どざえもん【土左衛門】
(享保頃の江戸の力士・成瀬川土左衛門の身体が肥大であったため、世人が溺死体の膨れあがった様子を彼になぞらえ戯れたことに由来)
= 溺死者の遺体。
―『広辞苑』
なんという由来だろうかと思いますが、これは別に警察の鑑識課職員の話ではありません。
先日、なにげなく
「あんあんあん、とっても大好き…」
と歌っていたところ、何度挑戦しても、どうしても「土左衛門」となってしまうのです。
ファンの方からすれば「作品への冒涜だ」と怒られそうですが、そうとしか歌えなかったので、ここはどうかご容赦ください。

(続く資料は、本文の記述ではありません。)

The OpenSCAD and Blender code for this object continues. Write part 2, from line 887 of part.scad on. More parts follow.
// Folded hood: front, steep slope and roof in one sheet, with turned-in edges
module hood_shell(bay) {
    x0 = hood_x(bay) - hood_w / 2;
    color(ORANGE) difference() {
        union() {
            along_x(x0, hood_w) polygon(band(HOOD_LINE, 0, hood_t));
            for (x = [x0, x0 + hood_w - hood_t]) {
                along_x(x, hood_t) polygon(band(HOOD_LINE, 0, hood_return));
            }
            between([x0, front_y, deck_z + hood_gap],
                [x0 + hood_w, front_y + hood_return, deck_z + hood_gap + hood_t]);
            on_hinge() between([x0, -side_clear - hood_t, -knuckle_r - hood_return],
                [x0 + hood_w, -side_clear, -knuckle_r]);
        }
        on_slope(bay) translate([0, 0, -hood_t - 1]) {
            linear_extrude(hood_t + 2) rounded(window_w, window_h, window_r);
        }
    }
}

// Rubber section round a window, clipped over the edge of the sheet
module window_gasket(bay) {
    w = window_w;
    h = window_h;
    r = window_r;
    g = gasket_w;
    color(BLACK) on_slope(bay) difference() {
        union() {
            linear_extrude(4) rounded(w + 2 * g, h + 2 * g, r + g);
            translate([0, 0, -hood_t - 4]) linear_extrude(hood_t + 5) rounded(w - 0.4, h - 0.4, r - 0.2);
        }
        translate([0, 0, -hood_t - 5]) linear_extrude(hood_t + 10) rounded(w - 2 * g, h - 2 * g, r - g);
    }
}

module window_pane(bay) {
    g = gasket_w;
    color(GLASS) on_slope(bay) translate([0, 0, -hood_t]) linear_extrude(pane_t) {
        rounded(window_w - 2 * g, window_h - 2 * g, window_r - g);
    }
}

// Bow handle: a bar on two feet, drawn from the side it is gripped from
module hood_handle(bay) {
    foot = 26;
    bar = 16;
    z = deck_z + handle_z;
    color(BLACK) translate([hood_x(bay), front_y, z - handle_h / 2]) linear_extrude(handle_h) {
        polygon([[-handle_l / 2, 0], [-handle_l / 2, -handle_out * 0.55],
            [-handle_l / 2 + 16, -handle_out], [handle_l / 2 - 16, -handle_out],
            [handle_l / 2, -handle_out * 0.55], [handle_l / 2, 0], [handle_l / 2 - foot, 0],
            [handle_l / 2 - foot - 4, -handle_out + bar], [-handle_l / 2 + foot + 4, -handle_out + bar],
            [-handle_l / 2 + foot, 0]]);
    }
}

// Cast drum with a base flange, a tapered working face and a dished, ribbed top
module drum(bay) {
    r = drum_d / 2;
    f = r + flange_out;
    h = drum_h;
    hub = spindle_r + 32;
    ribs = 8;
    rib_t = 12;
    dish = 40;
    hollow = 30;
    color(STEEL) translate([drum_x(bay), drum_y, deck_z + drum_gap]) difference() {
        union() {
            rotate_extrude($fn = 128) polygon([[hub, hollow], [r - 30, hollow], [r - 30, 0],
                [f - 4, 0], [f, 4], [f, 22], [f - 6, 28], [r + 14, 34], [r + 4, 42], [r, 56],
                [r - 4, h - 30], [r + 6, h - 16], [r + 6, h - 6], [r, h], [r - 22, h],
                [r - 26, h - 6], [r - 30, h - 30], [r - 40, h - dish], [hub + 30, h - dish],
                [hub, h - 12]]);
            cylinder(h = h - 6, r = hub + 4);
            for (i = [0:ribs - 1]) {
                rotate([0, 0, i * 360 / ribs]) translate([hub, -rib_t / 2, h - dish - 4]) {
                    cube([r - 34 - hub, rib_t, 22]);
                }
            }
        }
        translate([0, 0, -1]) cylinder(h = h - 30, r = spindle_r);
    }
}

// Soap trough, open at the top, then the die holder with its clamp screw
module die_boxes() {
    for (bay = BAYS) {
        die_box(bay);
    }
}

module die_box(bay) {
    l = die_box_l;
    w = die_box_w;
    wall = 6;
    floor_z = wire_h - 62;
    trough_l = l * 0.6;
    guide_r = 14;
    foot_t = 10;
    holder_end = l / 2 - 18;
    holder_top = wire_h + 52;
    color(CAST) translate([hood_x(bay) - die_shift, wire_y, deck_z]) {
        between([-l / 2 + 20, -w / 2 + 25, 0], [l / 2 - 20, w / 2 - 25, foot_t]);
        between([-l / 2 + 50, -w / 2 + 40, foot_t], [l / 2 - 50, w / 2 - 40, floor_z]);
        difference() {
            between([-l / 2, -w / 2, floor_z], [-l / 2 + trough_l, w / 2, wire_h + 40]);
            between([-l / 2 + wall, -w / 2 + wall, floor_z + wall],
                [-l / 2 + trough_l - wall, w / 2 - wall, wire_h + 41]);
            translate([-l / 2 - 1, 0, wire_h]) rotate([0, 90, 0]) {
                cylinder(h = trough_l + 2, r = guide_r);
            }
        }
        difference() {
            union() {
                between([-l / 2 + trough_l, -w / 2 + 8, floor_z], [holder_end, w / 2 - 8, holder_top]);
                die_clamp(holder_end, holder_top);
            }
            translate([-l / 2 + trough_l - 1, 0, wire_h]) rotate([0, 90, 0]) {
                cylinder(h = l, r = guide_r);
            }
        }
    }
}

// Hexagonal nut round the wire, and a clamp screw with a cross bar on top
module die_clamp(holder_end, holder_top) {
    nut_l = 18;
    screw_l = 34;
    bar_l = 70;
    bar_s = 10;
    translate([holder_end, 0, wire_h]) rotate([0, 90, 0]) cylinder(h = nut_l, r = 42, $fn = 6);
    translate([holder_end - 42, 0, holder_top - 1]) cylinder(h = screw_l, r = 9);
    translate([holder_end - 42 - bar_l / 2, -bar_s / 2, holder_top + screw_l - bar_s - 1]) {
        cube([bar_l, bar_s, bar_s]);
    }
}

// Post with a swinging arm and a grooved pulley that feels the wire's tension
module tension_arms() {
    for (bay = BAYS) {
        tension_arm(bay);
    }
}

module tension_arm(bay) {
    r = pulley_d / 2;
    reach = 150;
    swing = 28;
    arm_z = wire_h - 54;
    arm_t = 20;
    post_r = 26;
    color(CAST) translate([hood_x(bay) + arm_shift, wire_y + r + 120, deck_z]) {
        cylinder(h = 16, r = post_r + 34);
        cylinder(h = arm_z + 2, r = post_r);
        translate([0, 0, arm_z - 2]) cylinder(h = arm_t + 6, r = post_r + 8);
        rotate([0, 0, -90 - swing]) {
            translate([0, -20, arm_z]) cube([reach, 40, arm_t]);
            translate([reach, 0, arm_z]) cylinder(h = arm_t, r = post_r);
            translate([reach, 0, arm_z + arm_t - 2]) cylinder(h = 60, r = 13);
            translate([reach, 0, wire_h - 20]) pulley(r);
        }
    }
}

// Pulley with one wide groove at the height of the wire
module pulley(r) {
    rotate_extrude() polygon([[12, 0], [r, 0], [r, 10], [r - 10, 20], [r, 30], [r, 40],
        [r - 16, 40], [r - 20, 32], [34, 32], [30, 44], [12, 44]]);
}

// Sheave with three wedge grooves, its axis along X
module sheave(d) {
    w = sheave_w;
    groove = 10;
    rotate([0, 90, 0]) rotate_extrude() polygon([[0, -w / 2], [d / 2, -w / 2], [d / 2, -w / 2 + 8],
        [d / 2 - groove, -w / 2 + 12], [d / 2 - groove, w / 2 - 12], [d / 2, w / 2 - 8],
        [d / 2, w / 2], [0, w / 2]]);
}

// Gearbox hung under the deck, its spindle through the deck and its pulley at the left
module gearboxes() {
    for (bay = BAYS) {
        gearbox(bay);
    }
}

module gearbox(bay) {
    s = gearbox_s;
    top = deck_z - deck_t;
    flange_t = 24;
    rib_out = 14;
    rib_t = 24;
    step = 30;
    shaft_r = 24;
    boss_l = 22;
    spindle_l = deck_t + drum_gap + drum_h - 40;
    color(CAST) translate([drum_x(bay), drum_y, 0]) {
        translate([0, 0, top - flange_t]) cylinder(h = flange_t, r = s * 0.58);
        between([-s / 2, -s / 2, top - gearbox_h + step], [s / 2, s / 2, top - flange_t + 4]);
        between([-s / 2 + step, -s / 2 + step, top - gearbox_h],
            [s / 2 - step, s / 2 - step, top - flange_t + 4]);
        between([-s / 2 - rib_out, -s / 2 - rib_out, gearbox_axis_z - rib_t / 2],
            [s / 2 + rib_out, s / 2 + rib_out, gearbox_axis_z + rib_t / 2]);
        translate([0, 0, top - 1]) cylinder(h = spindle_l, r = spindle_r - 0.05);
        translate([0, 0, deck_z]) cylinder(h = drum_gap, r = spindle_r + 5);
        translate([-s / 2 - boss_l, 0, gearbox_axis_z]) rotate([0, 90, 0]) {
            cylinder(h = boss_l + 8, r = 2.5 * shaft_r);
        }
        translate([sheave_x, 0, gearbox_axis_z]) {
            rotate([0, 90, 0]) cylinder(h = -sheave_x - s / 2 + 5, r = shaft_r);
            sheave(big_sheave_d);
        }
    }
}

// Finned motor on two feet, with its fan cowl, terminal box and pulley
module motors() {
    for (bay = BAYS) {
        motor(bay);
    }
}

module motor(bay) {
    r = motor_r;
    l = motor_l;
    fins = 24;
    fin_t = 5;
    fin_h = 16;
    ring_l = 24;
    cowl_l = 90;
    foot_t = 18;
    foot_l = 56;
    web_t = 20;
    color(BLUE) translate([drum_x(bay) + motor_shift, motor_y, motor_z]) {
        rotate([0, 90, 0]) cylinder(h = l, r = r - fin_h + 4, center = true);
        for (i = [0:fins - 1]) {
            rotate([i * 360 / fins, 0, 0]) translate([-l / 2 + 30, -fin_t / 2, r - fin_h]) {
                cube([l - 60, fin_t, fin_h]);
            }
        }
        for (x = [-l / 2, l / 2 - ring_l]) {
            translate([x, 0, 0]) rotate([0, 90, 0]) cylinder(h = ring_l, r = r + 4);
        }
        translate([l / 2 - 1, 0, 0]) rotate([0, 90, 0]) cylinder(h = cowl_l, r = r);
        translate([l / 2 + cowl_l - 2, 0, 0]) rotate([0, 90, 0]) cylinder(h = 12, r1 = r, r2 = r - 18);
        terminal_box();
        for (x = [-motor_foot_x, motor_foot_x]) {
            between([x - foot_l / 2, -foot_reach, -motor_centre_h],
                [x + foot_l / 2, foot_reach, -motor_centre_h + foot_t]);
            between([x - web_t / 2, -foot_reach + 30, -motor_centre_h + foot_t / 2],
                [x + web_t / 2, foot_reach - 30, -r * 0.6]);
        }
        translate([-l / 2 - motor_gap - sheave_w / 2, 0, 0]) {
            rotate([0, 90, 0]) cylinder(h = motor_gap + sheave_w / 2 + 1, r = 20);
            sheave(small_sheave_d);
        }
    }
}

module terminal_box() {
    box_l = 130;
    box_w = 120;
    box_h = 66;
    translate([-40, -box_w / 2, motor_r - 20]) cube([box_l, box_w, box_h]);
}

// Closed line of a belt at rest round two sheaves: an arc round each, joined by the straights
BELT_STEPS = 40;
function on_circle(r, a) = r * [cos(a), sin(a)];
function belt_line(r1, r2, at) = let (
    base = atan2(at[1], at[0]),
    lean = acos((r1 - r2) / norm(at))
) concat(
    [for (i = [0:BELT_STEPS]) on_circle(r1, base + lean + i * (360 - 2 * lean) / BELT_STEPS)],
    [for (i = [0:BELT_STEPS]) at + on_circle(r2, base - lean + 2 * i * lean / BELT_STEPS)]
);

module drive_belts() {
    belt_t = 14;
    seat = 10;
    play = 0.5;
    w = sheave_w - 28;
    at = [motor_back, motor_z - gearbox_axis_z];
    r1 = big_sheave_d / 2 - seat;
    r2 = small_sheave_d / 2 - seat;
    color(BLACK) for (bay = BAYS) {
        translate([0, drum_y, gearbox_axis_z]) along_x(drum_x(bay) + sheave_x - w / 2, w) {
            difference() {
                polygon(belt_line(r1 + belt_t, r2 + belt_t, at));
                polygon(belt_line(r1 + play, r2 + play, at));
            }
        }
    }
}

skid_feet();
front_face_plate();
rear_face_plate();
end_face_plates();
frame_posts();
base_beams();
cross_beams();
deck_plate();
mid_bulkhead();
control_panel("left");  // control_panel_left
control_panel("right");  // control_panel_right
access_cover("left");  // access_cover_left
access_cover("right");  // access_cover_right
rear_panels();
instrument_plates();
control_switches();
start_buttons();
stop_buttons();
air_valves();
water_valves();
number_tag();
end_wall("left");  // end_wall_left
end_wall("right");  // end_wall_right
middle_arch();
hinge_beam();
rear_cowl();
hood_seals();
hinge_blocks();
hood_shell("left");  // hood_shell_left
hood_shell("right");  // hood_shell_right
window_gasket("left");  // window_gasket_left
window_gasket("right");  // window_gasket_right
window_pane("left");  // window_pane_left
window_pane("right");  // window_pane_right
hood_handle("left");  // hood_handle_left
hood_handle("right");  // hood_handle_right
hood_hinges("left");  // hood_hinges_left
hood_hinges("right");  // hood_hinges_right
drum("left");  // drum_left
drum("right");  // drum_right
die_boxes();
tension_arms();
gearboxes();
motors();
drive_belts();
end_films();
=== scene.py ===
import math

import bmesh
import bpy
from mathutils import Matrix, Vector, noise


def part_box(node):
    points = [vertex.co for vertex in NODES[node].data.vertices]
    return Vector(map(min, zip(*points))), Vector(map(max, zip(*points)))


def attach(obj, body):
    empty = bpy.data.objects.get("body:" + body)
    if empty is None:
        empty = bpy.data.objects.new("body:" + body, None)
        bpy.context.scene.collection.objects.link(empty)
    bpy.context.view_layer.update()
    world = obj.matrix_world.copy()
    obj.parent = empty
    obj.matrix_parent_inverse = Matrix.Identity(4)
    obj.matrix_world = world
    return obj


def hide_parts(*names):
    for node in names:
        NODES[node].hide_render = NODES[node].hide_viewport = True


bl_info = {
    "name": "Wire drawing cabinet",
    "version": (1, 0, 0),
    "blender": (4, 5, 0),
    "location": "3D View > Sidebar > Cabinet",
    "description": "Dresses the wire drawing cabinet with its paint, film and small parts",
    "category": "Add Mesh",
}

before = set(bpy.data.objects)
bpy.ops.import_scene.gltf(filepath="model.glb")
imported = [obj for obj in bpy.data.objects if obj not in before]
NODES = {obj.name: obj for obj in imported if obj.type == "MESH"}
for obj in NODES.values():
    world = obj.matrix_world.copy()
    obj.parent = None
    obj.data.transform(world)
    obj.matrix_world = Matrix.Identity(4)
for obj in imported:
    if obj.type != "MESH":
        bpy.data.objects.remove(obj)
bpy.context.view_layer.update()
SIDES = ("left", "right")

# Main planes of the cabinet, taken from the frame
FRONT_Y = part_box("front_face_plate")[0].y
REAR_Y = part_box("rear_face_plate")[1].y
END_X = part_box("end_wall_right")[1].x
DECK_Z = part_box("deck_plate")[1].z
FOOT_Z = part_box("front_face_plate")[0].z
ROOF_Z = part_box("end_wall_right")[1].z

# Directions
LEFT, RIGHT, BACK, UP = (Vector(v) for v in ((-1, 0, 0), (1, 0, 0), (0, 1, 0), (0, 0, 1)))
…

以前「ほら貝事件」のときにお話した通り、私は手術で上あごの半分を取り除いており、上の歯がほとんどありません。普段は義歯を装着しているので日常生活に大きな支障はないのですが、義歯をはずしたまま例の歌を歌おうとすると、どうしても鑑識課職員が遺体検分の現場で口ずさみそうな内容になってしまうのです。
そんなわけで、歯の大切さを痛感しています。
しゃべるだけでなく、食べることにも直結するからです。
義歯では、かたいものを食べるのが苦手です。たとえば、3パック千円のちょっとお得な厚切り豚肩ロースを焼きすぎてしまった場合、私はまるでかたいものを食べる犬のように、頭を振りながら、
「んがっ、んがっ」
と声を出して食べることになります。
まあ、これはこれで面白いと言えば面白いのですが、外食が減ったのはやはりこのあたりが理由です。
歯は大事です。
ただ、「白い歯がよい」という最近の風潮には、ちょっと疑問があります。
日本の伝統色である「象牙色」こそ、日本人の歯の色としてもっとも自然で美しいのではないか――と、私は思っています。
……まあ、そもそも歯がない私が言っても説得力はないのですが。
どうやら私の連れは、この「白い歯信仰」の持ち主のようです。
私は今のままでも健康的で素敵な象牙色だと思っていたのですが、それを伝えると、連れはこう言いました。
「歯のない男がなにをぬかすか。私は自分の歯にコンプレックスがあるのだ。歯っ欠けの片目は黙っておれ! ハッハッハ!」
先日、草木も眠る丑三つ時、私はトイレに起きて、真っ暗な廊下に立っていました。
ふと、背後に人の気配を感じておそるおそる振り向くと――
そこには、青白く光る歯が浮かんでいたのです。
「ドクン」と心臓が鳴り、私は冷たい手で胸をわしづかみにされたようになり、悲鳴を上げることさえできませんでした。
腰が抜けそうになったのを、必死にこらえて立ち尽くします。
そこに立っていたのは、歯を白くする器具をくわえた連れでした。
青白い光を口から放ちながら、ふわりと浮かぶような笑顔をこちらに向けています。
――ホラー映画か。
そう思った私は、心から思いました。
「トイレのあとでよかった…」
【おわりに】
今回の話は、がんの話でも医療の話でもありませんでしたが――
それでも私は、歯があること、声が出ること、笑えること、
そして、夜中に青白く光る誰かがいること……
すべてが、愛おしい人生の一部なのだと、しみじみ思うのです。